As hurricane season kicks off with Hurricane Dorian, one of the most powerful tropical systems ever observed in the Atlantic Ocean, millions of people in my home state of Florida have been preparing for potential impacts from storm surge, heavy wind, and rain. Florida is particularly vulnerable to hurricane damage given its southern location near the tropics and risk for sea level rise and flooding due to its flat, low-lying, porous geology and extensive coastal community development.
Those living throughout the peninsula, and in the projected path of hurricanes, know the risk that face each year. When the watches and warnings are announced, people still can get caught off-guard. But with proper planning, families living in areas with these extreme weather events, can ensure their children stay happy and comfortable throughout this stressful event if they take precautions.

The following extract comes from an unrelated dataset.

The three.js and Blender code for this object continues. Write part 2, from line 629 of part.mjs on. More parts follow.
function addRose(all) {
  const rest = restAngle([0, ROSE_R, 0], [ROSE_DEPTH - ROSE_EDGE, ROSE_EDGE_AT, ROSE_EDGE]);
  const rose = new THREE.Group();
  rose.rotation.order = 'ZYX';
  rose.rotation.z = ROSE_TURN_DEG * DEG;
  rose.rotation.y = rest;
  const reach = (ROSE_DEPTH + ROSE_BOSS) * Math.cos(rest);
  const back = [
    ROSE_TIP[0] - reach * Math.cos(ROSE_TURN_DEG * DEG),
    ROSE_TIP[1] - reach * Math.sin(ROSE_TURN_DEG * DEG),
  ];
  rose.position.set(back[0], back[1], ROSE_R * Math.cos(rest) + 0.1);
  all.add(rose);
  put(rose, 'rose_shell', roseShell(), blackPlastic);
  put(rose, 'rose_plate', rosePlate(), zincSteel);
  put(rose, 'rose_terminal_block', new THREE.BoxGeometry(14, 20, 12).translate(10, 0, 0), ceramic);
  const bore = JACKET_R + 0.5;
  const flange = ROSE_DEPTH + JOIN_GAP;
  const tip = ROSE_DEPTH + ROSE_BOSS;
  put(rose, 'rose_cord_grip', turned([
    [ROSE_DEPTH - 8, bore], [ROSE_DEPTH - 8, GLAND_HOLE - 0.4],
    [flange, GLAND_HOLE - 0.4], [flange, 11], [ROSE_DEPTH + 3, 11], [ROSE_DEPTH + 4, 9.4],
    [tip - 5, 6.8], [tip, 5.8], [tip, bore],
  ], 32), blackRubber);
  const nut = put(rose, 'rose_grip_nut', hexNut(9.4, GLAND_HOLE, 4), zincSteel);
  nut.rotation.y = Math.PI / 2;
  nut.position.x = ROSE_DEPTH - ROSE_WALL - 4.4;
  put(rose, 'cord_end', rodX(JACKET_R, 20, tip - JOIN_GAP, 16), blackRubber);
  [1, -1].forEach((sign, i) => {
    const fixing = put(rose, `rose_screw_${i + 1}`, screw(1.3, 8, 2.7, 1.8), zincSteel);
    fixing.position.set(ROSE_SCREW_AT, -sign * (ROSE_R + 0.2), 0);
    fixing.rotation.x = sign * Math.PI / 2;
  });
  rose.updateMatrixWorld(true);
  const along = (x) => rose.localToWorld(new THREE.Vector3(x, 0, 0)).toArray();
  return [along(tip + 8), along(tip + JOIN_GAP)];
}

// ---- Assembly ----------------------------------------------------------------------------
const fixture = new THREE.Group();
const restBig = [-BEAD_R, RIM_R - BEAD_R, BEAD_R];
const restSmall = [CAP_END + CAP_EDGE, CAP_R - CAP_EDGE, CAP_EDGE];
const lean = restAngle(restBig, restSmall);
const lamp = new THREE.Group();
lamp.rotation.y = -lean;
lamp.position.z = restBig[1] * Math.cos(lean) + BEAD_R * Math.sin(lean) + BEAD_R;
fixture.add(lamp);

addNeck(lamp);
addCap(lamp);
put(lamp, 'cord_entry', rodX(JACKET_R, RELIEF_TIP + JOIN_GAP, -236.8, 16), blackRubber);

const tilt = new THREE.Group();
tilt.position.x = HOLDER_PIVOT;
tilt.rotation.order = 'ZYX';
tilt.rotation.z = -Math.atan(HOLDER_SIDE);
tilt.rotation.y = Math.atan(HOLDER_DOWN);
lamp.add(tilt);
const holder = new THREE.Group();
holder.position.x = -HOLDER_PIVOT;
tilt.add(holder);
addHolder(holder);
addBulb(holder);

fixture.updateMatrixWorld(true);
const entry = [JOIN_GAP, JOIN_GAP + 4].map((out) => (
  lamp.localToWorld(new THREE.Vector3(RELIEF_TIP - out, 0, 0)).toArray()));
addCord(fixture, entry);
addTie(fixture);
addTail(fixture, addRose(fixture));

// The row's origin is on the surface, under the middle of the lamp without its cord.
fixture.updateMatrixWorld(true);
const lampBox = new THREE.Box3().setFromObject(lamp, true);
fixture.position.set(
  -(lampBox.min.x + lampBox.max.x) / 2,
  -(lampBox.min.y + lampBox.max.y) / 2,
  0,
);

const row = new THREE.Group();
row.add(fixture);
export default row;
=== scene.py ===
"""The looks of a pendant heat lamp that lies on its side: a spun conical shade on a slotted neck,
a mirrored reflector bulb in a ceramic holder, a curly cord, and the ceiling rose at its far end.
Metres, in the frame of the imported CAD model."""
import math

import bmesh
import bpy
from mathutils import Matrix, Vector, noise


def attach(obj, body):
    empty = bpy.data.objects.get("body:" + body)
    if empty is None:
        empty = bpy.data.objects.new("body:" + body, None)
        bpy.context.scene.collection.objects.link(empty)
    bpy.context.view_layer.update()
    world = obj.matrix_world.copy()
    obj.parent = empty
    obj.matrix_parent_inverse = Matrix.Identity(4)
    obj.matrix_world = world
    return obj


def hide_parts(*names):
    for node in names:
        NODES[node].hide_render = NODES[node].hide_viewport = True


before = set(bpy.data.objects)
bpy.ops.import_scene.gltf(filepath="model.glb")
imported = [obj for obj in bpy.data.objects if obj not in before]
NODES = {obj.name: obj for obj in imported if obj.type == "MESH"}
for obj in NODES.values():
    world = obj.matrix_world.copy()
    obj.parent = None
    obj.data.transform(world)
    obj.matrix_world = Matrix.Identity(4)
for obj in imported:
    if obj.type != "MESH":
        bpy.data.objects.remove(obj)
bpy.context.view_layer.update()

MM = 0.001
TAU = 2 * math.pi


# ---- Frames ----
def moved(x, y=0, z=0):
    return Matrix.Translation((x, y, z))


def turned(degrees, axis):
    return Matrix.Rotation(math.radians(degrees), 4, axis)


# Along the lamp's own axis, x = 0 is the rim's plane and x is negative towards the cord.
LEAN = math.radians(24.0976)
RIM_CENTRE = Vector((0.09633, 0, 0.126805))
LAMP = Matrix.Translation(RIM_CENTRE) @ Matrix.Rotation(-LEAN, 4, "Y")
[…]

Preparing Children for Extreme Weather Events
Although hurricanes in Florida are nothing new, scientists know that climate change is already fueling slower, larger, wetter and more dangerous storms as a result of warmer temperatures, and they concur that this trend will continue if we don’t act swiftly on climate change. In fact, the National Oceanic and Atmospheric Administration (NOAA) forecasted a 45% chance that this year’s hurricane season will see above-average activity.
News about large storms and climate change can be frightening to children, so it’s important to keep a calm home environment during storms. Here are some ways to prepare children for a hurricane and its aftermath:
- Make learning about extreme weather and climate change fun for your kids – read books, attend science education events, and visit museum exhibits.

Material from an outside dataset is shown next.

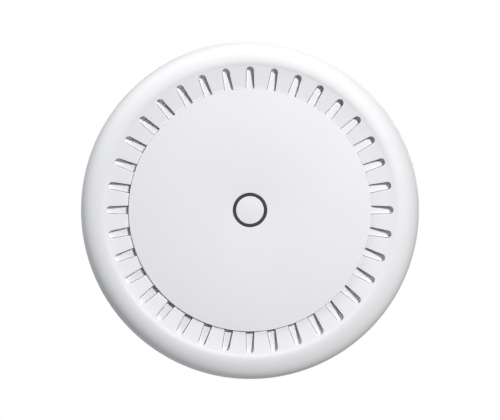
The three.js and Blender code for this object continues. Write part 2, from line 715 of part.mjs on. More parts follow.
function capacitor() {
  const { radius, height, chamfer } = CAPACITOR;
  return turned([
    [0, 0],
    [radius, 0],
    [radius, height - chamfer],
    [radius - chamfer, height],
    [0, height],
  ], SMALL_SIDES);
}

for (let index = 0; index < CAPACITOR.count; index += 1) {
  const y = CAPACITOR.firstY + index * CAPACITOR.pitch;
  add(`capacitor_${index + 1}`, capacitor(), ALUMINIUM, [CAPACITOR.x, y, BOARD_TOP + FIT]);
}

// The radios' shield cans, and the status lamps right behind the light guide.
const CAN = { size: [26, 22, 2.4], x: 27, y: 14 };
add('shield_can_2g', underneath(CAN.size, [-CAN.x, CAN.y]), STEEL);
add('shield_can_5g', underneath(CAN.size, [CAN.x, CAN.y]), STEEL);

const LED_SIZE = [1.6, 0.8, 0.7];
const LED_RADIUS = (LIGHT_INNER + LIGHT_OUTER) / 2;
add('status_led_1', underneath(LED_SIZE, [-LED_RADIUS, 0]), LED_WHITE);
add('status_led_2', underneath(LED_SIZE, [LED_RADIUS, 0]), LED_WHITE);

// ---------------------------------------------------------------------------------------------
// Network sockets, with the eight contact springs of each
// ---------------------------------------------------------------------------------------------

function ethernetJack() {
  const half = JACK.width / 2;
  const bodyLength = [JACK_FRONT, JACK_FRONT + JACK.length];
  const body = block([-half, half], bodyLength, [JACK_BOTTOM, JACK_BOTTOM + JACK.height]);
  const depth = [JACK_FRONT - CUT, JACK_FRONT + SOCKET.depth];
  const socketHalf = SOCKET.width / 2;
  const latchHalf = SOCKET.latchWidth / 2;
  const cavity = block([-socketHalf, socketHalf], depth, [SOCKET.bottom, SOCKET.top]);
  const latch = block([-latchHalf, latchHalf], depth, [SOCKET.top - CUT, SOCKET.latchTop]);
  return cutBy(body, [cavity, latch]);
}

// The springs of one socket, which reach forward from a bar at its back.
function jackContacts() {
  const { count, pitch, width, thickness, reach } = CONTACT;
  const back = JACK_FRONT + SOCKET.depth - GAP;
  const barTop = SOCKET.bottom + 2.3;
  const barHalf = 4.8;
  const bar = block([-barHalf, barHalf], [back - 1, back], [SOCKET.bottom + GAP, barTop]);
  const springs = steps(count - 1).map((_, index) => {
    const x = (index - (count - 1) / 2) * pitch;
    return block([x - width / 2, x + width / 2], [back - reach, back - 0.5], [barTop - thickness, barTop]);
  });
  return joined([bar, ...springs]);
}

const jack = ethernetJack();
const contacts = jackContacts();
[-1, 1].forEach((side, index) => {
  add(`ethernet_jack_${index + 1}`, jack, STEEL, [side * JACK.spacing / 2, 0, 0]);
  add(`jack_contacts_${index + 1}`, contacts, BRASS, [side * JACK.spacing / 2, 0, 0]);
});

// ---------------------------------------------------------------------------------------------
// Reset button and the switch behind it
// ---------------------------------------------------------------------------------------------

const BUTTON_START = BAY_INNER_END - BUTTON.proud;
const BUTTON_END = BUTTON_START + BUTTON.length;

function resetButton() {
  const collarStart = BAY_INNER_END + BAY_WALL + GAP;
  const cap = rodAlongY(BUTTON.radius, [BUTTON_START, BUTTON_END], BUTTON.x, BUTTON.z);
  const collar = rodAlongY(BUTTON.collar, [collarStart, collarStart + 0.8], BUTTON.x, BUTTON.z);
  return cap.add(collar);
}

// The switch, whose plunger waits behind the button.
function resetSwitch() {
  const start = BUTTON_END + 0.8;
  const half = 2.6;
  const plunger = rodAlongY(1, [start, start + 2], BUTTON.x, BUTTON.z);
  const levels = [BOARD_TOP + FIT, BUTTON.z + 2.2];
  const housing = block([BUTTON.x - half, BUTTON.x + half], [start + 0.6, start + 4], levels);
  return housing.add(plunger);
}

add('reset_button', resetButton(), LIGHT_GREY);
add('reset_switch', resetSwitch(), CHIP_BLACK);

// ---------------------------------------------------------------------------------------------
// Antennas on their reflector, with the cables that lead to the board
// ---------------------------------------------------------------------------------------------

// Where each antenna stands, the length of its arm, and where its cable meets the board.
const ANTENNAS = [
  { name: 'antenna_2g_1', at: [0, 42], angle: 0, arm: 28, plug: [10, 36] },
  { name: 'antenna_2g_2', at: [0, -42], angle: 180, arm: 28, plug: [-10, -36] },
  { name: 'antenna_5g_1', at: [46, 2], angle: -90, arm: 14, plug: [30, -6] },
  { name: 'antenna_5g_2', at: [-46, 2], angle: 90, arm: 14, plug: [-30, -6] },
];
const ANTENNA_HEIGHT = 6;
const FEED_HOLE_RADIUS = 2;
const FEED_OFFSET = 7; // the feed hole is this far from the antenna, towards the axis
const CABLE_RADIUS = 0.6;
const PLUG_RADIUS = 1.4;
const PLUG_HEIGHT = 1.2;

function reflectorPlate() {
  const levels = [REFLECTOR_BOTTOM, REFLECTOR_TOP];
  const through = [REFLECTOR_BOTTOM - CUT, REFLECTOR_TOP + CUT];
  const disc = rod(REFLECTOR_RADIUS, levels, 0, 0, MIDDLE_SIDES);
  const centre = rod(LIGHT_OUTER + 1.5, through, 0, 0, MIDDLE_SIDES);
  const screwHoles = POST_PLACES.map(([x, y]) => rod(THROUGH_HOLE, through, x, y));
  const feedHoles = ANTENNAS.map((antenna) => rod(FEED_HOLE_RADIUS, through, ...feedPoint(antenna)));
  return cutBy(disc, [centre, ...screwHoles, ...feedHoles]);
}

// The point where an antenna's cable passes the reflector.
function feedPoint({ at: [x, y] }) {
  const shrink = 1 - FEED_OFFSET / Math.hypot(x, y);
  return [x * shrink, y * shrink];
}

// A stamped strip: a foot on the reflector, an upright, and a long arm parallel to the reflector.
function antenna(arm) {
  const width = 7;
  const strip = 0.6;
  const foot = 8;
  const top = REFLECTOR_BOTTOM - FIT;
  const bottom = top - ANTENNA_HEIGHT;
  const across = [-width / 2, width / 2];
  return joined([
    block([-foot, 0], across, [top - strip, top]),
    block([-strip, 0], across, [bottom, top]),
    block([-arm / 2, arm / 2], across, [bottom, bottom + strip]),
  ]);
}

// A thin coaxial cable from beside the antenna's upright to the plug on the board.
function antennaCable(place) {
  const [feedX, feedY] = feedPoint(place);
  const [plugX, plugY] = place.plug;
  const start = 0.35; // the cable's end stands off the feed hole towards the antenna
  const startX = THREE.MathUtils.lerp(feedX, place.at[0], start);
  const startY = THREE.MathUtils.lerp(feedY, place.at[1], start);
  const boardEnd = BOARD_BOTTOM - FIT - PLUG_HEIGHT + CABLE_RADIUS - GAP;
  const reach = PLUG_RADIUS + GAP;
  const away = new THREE.Vector2(feedX - plugX, feedY - plugY).setLength(reach);
  const route = new THREE.CatmullRomCurve3([
    new THREE.Vector3(startX, startY, REFLECTOR_BOTTOM - 2),
    new THREE.Vector3(feedX, feedY, REFLECTOR_BOTTOM),
    new THREE.Vector3(feedX, feedY, REFLECTOR_TOP + 0.6),
    new THREE.Vector3((feedX + plugX) / 2, (feedY + plugY) / 2, boardEnd),
    new THREE.Vector3(plugX + away.x, plugY + away.y, boardEnd),
  ]);
  const section = new THREE.Shape().absarc(0, 0, CABLE_RADIUS, 0, 2 * Math.PI);
  const options = { steps: 9, extrudePath: route, curveSegments: 4 };
  return solid(new THREE.ExtrudeGeometry(section, options));
}

add('reflector_plate', reflectorPlate(), ALUMINIUM);
const plugTop = BOARD_BOTTOM - FIT;
const coaxPlug = rod(PLUG_RADIUS, [plugTop - PLUG_HEIGHT, plugTop]);
ANTENNAS.forEach((place, index) => {
  add(place.name, antenna(place.arm), BRASS, [...place.at, 0], place.angle);
  add(`antenna_cable_${index + 1}`, antennaCable(place), CABLE_GREY);
  add(`coax_plug_${index + 1}`, coaxPlug, BRASS, [...place.plug, 0]);
});

export default accessPoint;
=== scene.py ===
"""Looks of a round ceiling access point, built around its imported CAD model.

The object hangs from the ceiling plane z = 0 with its face towards -Z. Shapes are made in
millimetres and scaled to metres when they become objects. The camera looks straight up at the face:
right in the picture is +X and up in the picture is -Y.
"""

import math

import bmesh
import bpy
from mathutils import Matrix, Vector


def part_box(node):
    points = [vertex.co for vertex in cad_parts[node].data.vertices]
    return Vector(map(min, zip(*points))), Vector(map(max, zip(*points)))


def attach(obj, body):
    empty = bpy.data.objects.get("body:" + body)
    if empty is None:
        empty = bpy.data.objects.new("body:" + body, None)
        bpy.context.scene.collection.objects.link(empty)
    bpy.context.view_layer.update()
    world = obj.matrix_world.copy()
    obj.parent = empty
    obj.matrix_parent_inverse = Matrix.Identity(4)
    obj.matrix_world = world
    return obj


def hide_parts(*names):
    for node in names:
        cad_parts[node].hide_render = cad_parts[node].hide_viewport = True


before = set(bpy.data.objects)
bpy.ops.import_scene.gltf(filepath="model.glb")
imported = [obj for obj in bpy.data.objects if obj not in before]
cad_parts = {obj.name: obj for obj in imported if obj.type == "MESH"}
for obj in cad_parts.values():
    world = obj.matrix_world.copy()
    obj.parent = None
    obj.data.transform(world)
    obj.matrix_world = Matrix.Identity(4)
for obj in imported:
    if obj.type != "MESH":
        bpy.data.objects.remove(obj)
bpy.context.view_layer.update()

# ------------------------------------------------------------------------------------------------
# Sizes, in millimetres: read off the frame where a node's box gives them
# ------------------------------------------------------------------------------------------------

MM = 0.001


def low(node):
    """The lowest corner of a CAD node, in millimetres."""
    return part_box(node)[0] / MM


def high(node):
    """The highest corner of a CAD node, in millimetres."""
    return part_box(node)[1] / MM


GAP = 0.3  # between neighbouring pieces
FIT = 0.15  # between faces that are screwed or glued together
CUT = 2  # the level that cutters through the back reach, clear of the ceiling plane
SEGMENTS = 288  # round the large shells: eight to a vent's pitch
REAR_INSET = 0.2  # of the rear housing from the front housing's edge
LABEL_DEPTH = 0.4  # from the back down to the label's lower face

OUTER_RADIUS = high("front_housing").x
RIM_LEVEL = low("front_housing").z
PARTING_LEVEL = -16.6
PARTING_RADIUS = high("rear_housing").x + REAR_INSET
BACK_LEVEL = low("rating_label").z + LABEL_DEPTH
DISC_RADIUS = high("face_disc").x
DISC_LEVEL = low("face_disc").z
DISC_BACK = high("face_disc").z
SEAT_LEVEL = DISC_BACK + GAP
CAP_RADIUS = high("centre_cap").x

# The face: rim, dished ring and disc.
RIM_RADIUS = 84.0
WIDEST_LEVEL = -29.0
SEAT_RADIUS = DISC_RADIUS + FIT
SEAT_BACK = SEAT_LEVEL + 1.8
DISH_LEVEL = DISC_LEVEL + 1.0
DISH_END = 81.3
DISH_CONE = 1.7
DISH_SWEEP = 0.6
DISH_WALL = 1.7
WALL = 2.0

VENT_COUNT = 36
VENT_END = 80.7
VENT_HALF_AT_DISC = 2.4
VENT_HALF_AT_END = 2.1
VENT_WALL = 1.4
VENT_EDGE = 0.08  # radius of the rounding where a vent's wall meets the ring
GROOVE_WIDTH = 0.25  # of the fine groove between a vent's floor and its sides
GROOVE_DEPTH = 0.9
WINDOW_START = 61.5
WINDOW_END = 67.0
LAND_RADIUS = 60.0  # the plain part of the seat ends here, just inside the windows
PITCH = 360 / VENT_COUNT

RING_INNER = 8.05
RING_OUTER = 9.45

BACK_RADIUS = 83.8
BACK_CORNER = 1.4
RECESS_RADIUS = 64.5
RECESS_LEVEL = -6.0
RECESS_BACK = -7.6
BAY_HALF_WIDTH = 26.0
BAY_WALL = 1.6
BAY_END = -30.0
BAY_RADIUS = 82.0
BAY_FLOOR = -19.2
EXIT_HALF_WIDTH = 9.0
EXIT_FLOOR = -14.0
EXIT_START = -80.0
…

- Talk to children about the connection between human activity, climate change, and extreme weather events. Although news organizations across Florida have teamed up to report on climate change as a collaborative effort, very little is still being reported about these connections. Encourage children to do their own research on this topic and to share it with friends.
- Avoid watching excessive television coverage before and during the storm, since the dramatic, intense images can upset children.

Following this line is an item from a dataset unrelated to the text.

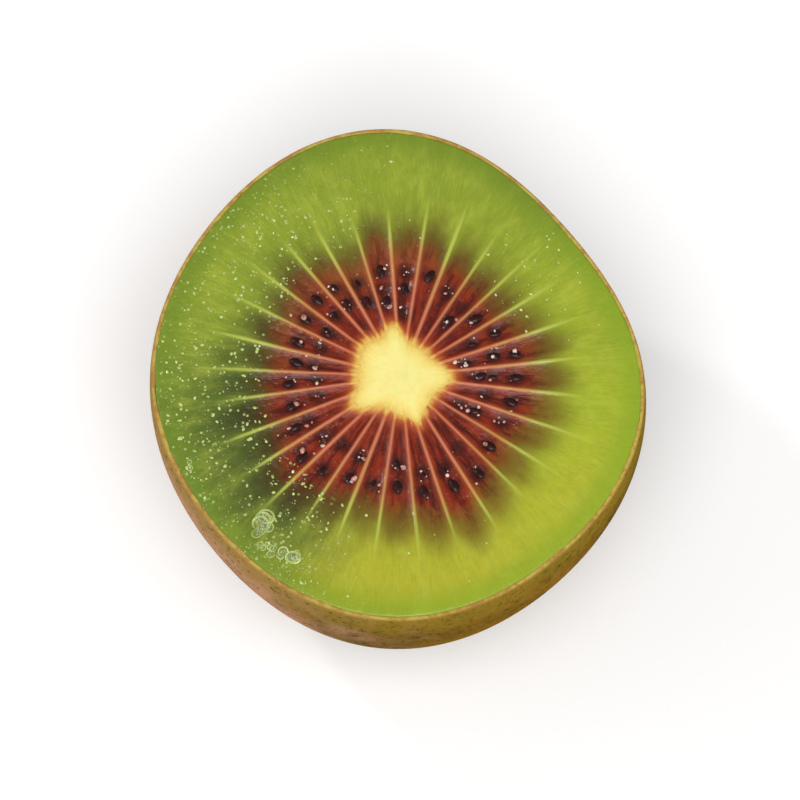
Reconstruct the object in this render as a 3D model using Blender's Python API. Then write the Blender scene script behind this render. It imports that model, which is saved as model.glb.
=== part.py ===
# Half of a red-heart kiwi fruit, cut across its middle and lying on its blossom end.
# Metres, +Z up. The origin is on the surface it rests on, under the middle of the fruit's extent.
# +X and +Y lie along the cut face, and +Y is its longer way.
import math
import random

import bmesh
import bpy
from mathutils import Matrix, Vector

# The whole half
HEIGHT = 0.0295           # cut face above the surface it rests on
MEAN_RADIUS = 0.0233     # of the cut face
FLAT_RADIUS = 0.007       # of the spot that it rests on
DIMPLE_RADIUS = 0.0038    # hollow at the blossom end
DIMPLE_DEPTH = 0.0021
SKIN_THICKNESS = 0.0006
GAP = 0.0003              # between two layers

# The cut outline is a circle with slow waves: (waves round, share of the radius, crest in degrees)
OUTLINE_WAVES = [(2, 0.0365, 110), (3, 0.016, 101), (4, 0.020, 89)]

# The wall's profile is a part of an ellipse, and widest a little below the cut
WIDEST_SHARE = 1.008      # of the cut face's radius

# The pale core
CORE_X = 0.0005           # its middle on the cut face
CORE_Y = 0.0000
CORE_RADIUS = 0.0031
CORE_BOTTOM = 0.0050      # height of its lower end
CORE_END_SHARE = 0.45     # its width there, as a share of that on the face
# Corners that reach out from it: (degrees, reach in metres, half-width in degrees)
CORE_CORNERS = [
    (358, 0.00145, 19),
    (98, 0.0015, 13),
    (138, 0.00115, 30),
    (182, 0.0006, 18),
    (214, 0.00185, 16),
    (290, 0.00085, 32),
    (290, 0.00075, 8),
]

# The red flesh round the core, with waves as the outline has
RED_RADIUS = 0.01225
RED_WAVES = [(1, 0.062, 255), (2, 0.034, 103), (3, 0.024, 103), (4, 0.029, 18), (5, 0.042, 5)]
RED_TOOTH = 0.0006        # how far it reaches out between two rays
RED_BOTTOM = 0.0085       # height of its lower end
RED_FOOT = 0.14           # its thickness there, as a share of that on the face

# The rays that part the seed chambers
RAY_COUNT = 29
RAY_FIRST = 4.7           # degrees
RAY_CROWDING = 2.8        # degrees that a ray is moved at most, away from the crowded side
RAY_WIDE_SIDE = 333       # where they stand widest apart, in degrees
RAY_JITTER = 0.7          # degrees
RAY_WIDTH = 0.00058
RAY_TIP_WIDTH = 0.00026
RAY_RISE = 0.00030        # above the cut face
RAY_END = 0.0182          # how far the longest reaches from the core's middle
RAY_END_SPREAD = 0.0018

# The seeds
SEED_LENGTH = 0.0019
SEED_WIDTH = 0.00115
SEED_HEIGHT = 0.0010
SEED_RISE = 0.00012       # its middle above the cut face
SEED_SIDES = 6
SEED_RINGS = 4
# Seeds in each chamber: (nearest place, farthest place, how often), with 0 by the core and 1 by the red edge
SEED_PLACES = [(0.82, 1.0, 1.0), (0.40, 0.60, 0.75), (0.05, 0.20, 0.25)]
SEED_ASIDE = 1.2          # degrees off the chamber's middle
SEED_TURN = 25            # degrees

# The dried styles in the blossom end's hollow
PAD_RADIUS = 0.0015
PAD_THICKNESS = 0.00045
STYLE_COUNT = 14
STYLE_LENGTH = 0.0021
STYLE_WIDTH = 0.00050
STYLE_ROOT = 0.0006       # from the middle of the pad
STYLE_DROOP = (99, 111)   # degrees from straight up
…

- Keep to routines so children feel comfortable.
- Reassure and comfort children so they feel loved and protected no matter what happens, and let them know they can talk about their feelings with you.
- Keep an eye out for changes in behavior like sleeping patterns or eating habits that indicate they may be anxious or depressed. Seek professional help if needed.
Create a Family Emergency Kit
- It’s critical to be ready for a storm with the essentials—food, water, and medicine—for at least a week in case the power goes out during the storm. Jessica Gray, founder of Boca Save Our Beaches in Boca Raton, a non-profit dedicated to protecting the marine environment, recently appeared on a local television news program to spread the word about eco-friendly ways to prepare for storms. Her main request was that people avoid buying so much single-use plastic. “Rather than buy cases of plastic water bottles, reuse containers you already have laying around your house. Re-purposing containers will help you avoid dozens of single-use throwaways. Think pitchers, juice containers, stainless steel cups, mason jars, and large water coolers. Most of these items we use on a daily basis and can be found in your kitchen or recycle bin,” she explains.
- When stocking up on groceries, choose non-perishable items like organic and sustainable brands of BPA-free canned beans, fish, and vegetables that your family will enjoy eating even after the storm (be sure to recycle the cans when done). Also, buy snacks and other dry goods in large bags and containers instead of single-use ones. Keep these items in your home until hurricane season is over in late-November. Donate extra items to a local food pantry.
- Consider purchasing a reusable 5-gallon water cooler, which can also come in handy for future family parties.
- Choose either solar flashlights or LED flashlights, and buy rechargeable batteries to reduce the total number of batteries you use over time.